I started to the right, confident that she would soon catch up, following us by scent if not by sight. Several small paths wound between bluebells, clumps of brambles, thorn bushes and young trees, and I felt certain that Pansy would appear at any moment. But she did not, even when I waited in a glade beneath a big ash.

I went back to the point at which we had entered the wood and tried a loud tenor yell, which does sometimes get through to her. No result. I began hunting up and down various little paths that she might have taken. No sign. Thinking she might have tracked us along to the ash tree during those last few minutes, I went back there, also in vain.

Worry stole up on me. Was she caught by the collar somewhere? Inside the wood, there were no fences for her to get hooked on, but, in her relatively feeble state, a branch or even brambles might detain her. My mind flashed back to two occasions on which her mother, Pumpkin, had become lodged by the harness that she used to wear for working deer. Once she was under bracken, and once in some bushes, but neither time had she barked to give away her position, and it had been hours before I found her.

Another possibility: had Pansy taken a heel-line and followed our tracks back to the car? If she had, she would lie down in the lane beside the vehicle, and stand a good chance of being run over.

Moving fast now, I hustled back down to a point at which we had come through a fence between two fields. There I could see for sure that she had not returned, as the rather flimsy arrangement of sticks that I had made as a sheep- block was still intact. In that case, she must be in the wood.

I went back and searched more of the paths between the bushes - up, down, along to the big ash again. Zephyr, rabbiting assiduously, seemed unperturbed. Surely she could find her mother with her nose, if she wanted? But she ignored my appeals for assistance.
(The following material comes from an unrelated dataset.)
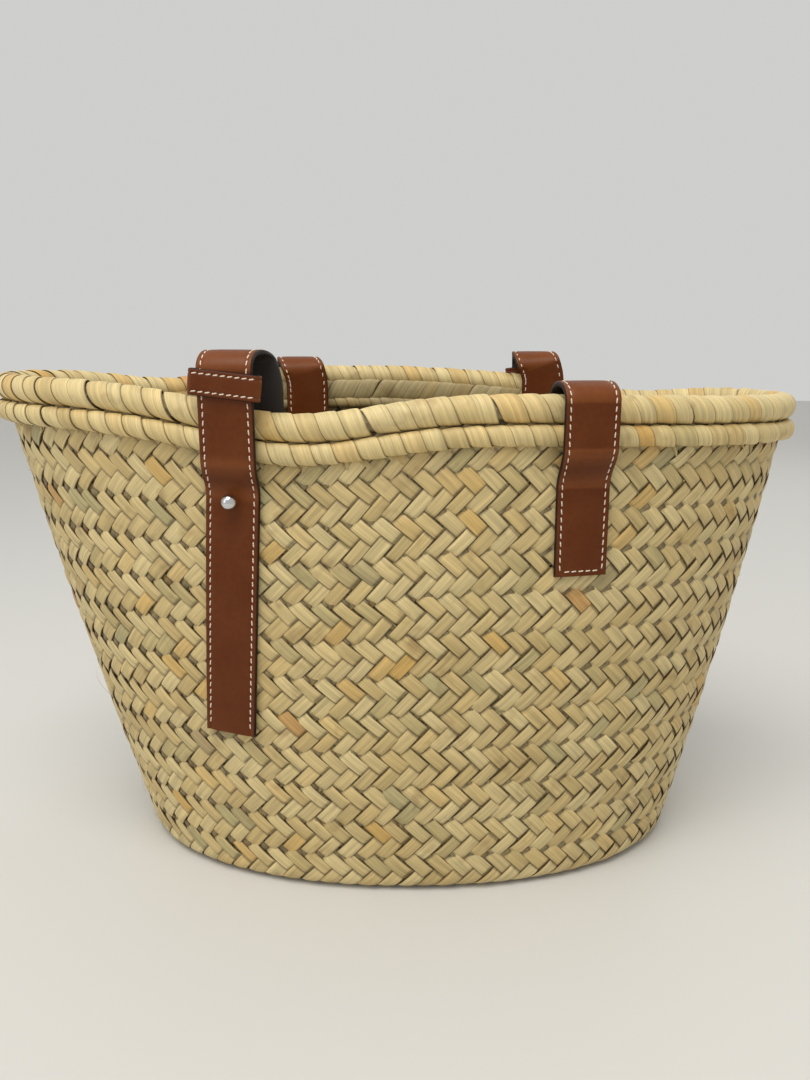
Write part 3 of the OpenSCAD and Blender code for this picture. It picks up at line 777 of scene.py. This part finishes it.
class Handle:
    # one handle, laid out as on the front; the back one is the same turned half a turn
    def __init__(self, side):
        self.side = side
        self.front = side == "front"
        self.sign = 1 if self.front else -1
        self.highX = self.sign * sum(c[0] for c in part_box(side + "_adjust_fold")) / 2
        self.lowX = self.sign * sum(c[0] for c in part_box(side + "_fixed_fold")) / 2
        self.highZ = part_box(side + "_adjust_fold")[1][2] - strap["foldRise"]
        self.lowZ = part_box(side + "_fixed_fold")[1][2] - strap["foldRise"]
        self.span = (self.lowX - self.highX) / 2
        self.midX = (self.lowX + self.highX) / 2
        self.rimY = float(ovalDepth(rimA, rimB, self.span))
        rise = ovalDepth(rimA, rimB, self.span - mm) - ovalDepth(rimA, rimB, self.span + mm)
        self.turn = math.atan2(rise, 2 * mm)
        self.slope = (self.lowZ - self.highZ) / (2 * self.span)
        self.legStart = basket["height"] - basket["dip"] - basket["tilt"]

    def top(self, x):
        return rimTop(self.sign * x, self.front)

    def world(self, points):
        return points * np.array([self.sign, self.sign, 1])

    def legPath(self, high, zs):
        # outer leg from the fold down: upright past the coils, then in to the wall and along it
        startX = self.highX if high else self.lowX
        side = -1 if high else 1
        leanFrom = self.top(startX) - coilFoot
        studZ = self.top(self.highX) - strap["studDrop"]
        x = np.full(len(zs), startX)
        if high:
            tailEnd = self.top(startX) - strap["tailLength"]
            x = x - strap["tailLean"] * np.maximum(0, leanFrom - zs) / (leanFrom - tailEnd)
        top = self.top(x)
        k = np.clip((top - coilFoot - zs) / (strap["studDrop"] - coilFoot - 1 * mm), 0, 1)
        k = k * k * (3 - 2 * k)

        def wallDepth(px, pz):
            share = pz / (self.top(px) - wallDrop)
            a, b, shift = wallAxes(share)
            return ovalDepth(a, b, self.sign * px - shift)
        zTurn = np.minimum(zs, studZ)
        share = zTurn / (top - wallDrop)
        a, b, shift = wallAxes(share)
        off = np.abs(self.sign * x - shift)
        wallTurn = np.abs(np.arctan2(ovalDepth(a, b, off - mm) - ovalDepth(a, b, off + mm), 2 * mm))
        angle = (1 - k) * self.turn + k * wallTurn
        out = np.stack([side * np.sin(angle), -np.cos(angle), 0 * angle], -1)
        freeOut = np.array([side * math.sin(self.turn), -math.cos(self.turn), 0])
        free = np.stack([x, 0 * x - self.rimY, zs], -1) + freeOut * strap["foldHalf"]
        laid = np.stack([x, -wallDepth(x, np.minimum(zs, studZ + 8 * mm)), zs], -1)
        laid = laid + out * (allowance + strap["leather"] + strap["lining"])
        return (1 - k)[:, None] * free + k[:, None] * laid, out

    def archPath(self, high, angles):
        # over the rim: angle 0 is the outside, pi the inside
        side = -1 if high else 1
        out = np.array([side * math.sin(self.turn), -math.cos(self.turn), 0])
        up = np.array([0, 0, 1])
        x, z = (self.highX, self.highZ) if high else (self.lowX, self.lowZ)
        centre = np.array([x, -self.rimY, z])
        cos, sin = np.cos(angles)[:, None], np.sin(angles)[:, None]
        points = centre + out * strap["foldHalf"] * cos + up * strap["foldRise"] * sin
        normals = out * cos / strap["foldHalf"] + up * sin / strap["foldRise"]
        return points, normals / np.linalg.norm(normals, axis=1)[:, None]

    def loopPath(self, v):
        cos, sin = np.cos(np.pi * v), np.sin(np.pi * v)
        y = -self.rimY + strap["foldHalf"] * math.cos(self.turn) + strap["loopIn"] * sin
        x = self.midX - self.span * cos + strap["foldHalf"] * math.sin(self.turn) * cos
        points = np.stack([x, y, self.legStart - strap["loopDrop"] * sin], -1)
        run = np.stack([self.span * sin, 0 * v, -strap["loopDrop"] * cos], -1)
        run = run / np.linalg.norm(run, axis=1)[:, None]
        angle = self.turn * (1 - 2 * v)
        roll = (np.pi / 2 * sin ** 2)[:, None]
        face = np.stack([np.sin(angle), np.cos(angle), 0 * v], -1) * np.cos(roll)
        face = face + np.sin(roll) * np.stack([run[:, 2], 0 * v, -run[:, 0]], -1)
        across = np.cross(run, face)
        across = across / np.linalg.norm(across, axis=1)[:, None]
        return points, np.cross(across, run)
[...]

By now the old brute had been missing for an hour. Other dog disasters rose in my mind to haunt me: the time when Nellie, a flat-coated retriever belonging to a friend, had fallen into a dry water-tank and remained there for two days before being discovered; the awful evening in Ireland when we lost Pepper, an earlier labrador, at last light, and only in the morning found her dead from strychnine poisoning.

I began to fear that Pansy had had a heart attack and keeled over in the thick undergrowth. Rather as a drowning man's life is said to unreel in his mind during his final moments, I saw some of the brilliant retrieves and finds that she had made in her heyday.

Dusk was coming on, and I was running out of options. What to do? Go home and alert the police? Tour local householders and ask them to keep a lookout?

I realised that she might also have taken it into her head to walk up on to the top of the hill, as she had many times in the past. My only chance, in daylight, seemed to be to ascend to the ridge and walk along it, in the hope that either the bitch was in the open on the top, or that by looking down into the scrub on the face of the hill

I might spot her from above.

Ten minutes' brisk walk put us aloft, and at once it was clear that no dog had been up there lately: prodigious numbers of rabbits were out in the open. Pansy must therefore still be somewhere below.

Along I came, peering down into every opening among the brambles and thorns. In another 10 minutes I had reached the last useful vantage-point: after that, the ridge began to descend and no longer commanded the face below. I sat down with that helpless feeling of not being able to think what more I could do.

Then suddenly I saw something that made my heart jump: three-quarters of a mile off and down below the wood, a jet-black object had appeared out on a green field. There were lambs in that field, I knew, but I was pretty sure that they were all white. This black sheep was surely canine.

Dropping rapidly down through the scrub, I headed back as fast as I could, praying the object would stay where it was. Halfway along the flank I had another look, and sure enough: Pansy it was, sprawled at her ease in the grass.

By the time we met up again, an hour and a half had passed since her disappearance, and night was coming on. Zephyr and I, having covered several miles at a sharp pace, were both in serious need of a drink, and Pansy was overjoyed to see us. By her gambolling, puppyish demeanour she clearly conveyed the message that it had all been rather an adventure. But where she had been, or how she had managed to lose us so thoroughly, I could not persuade her to divulge.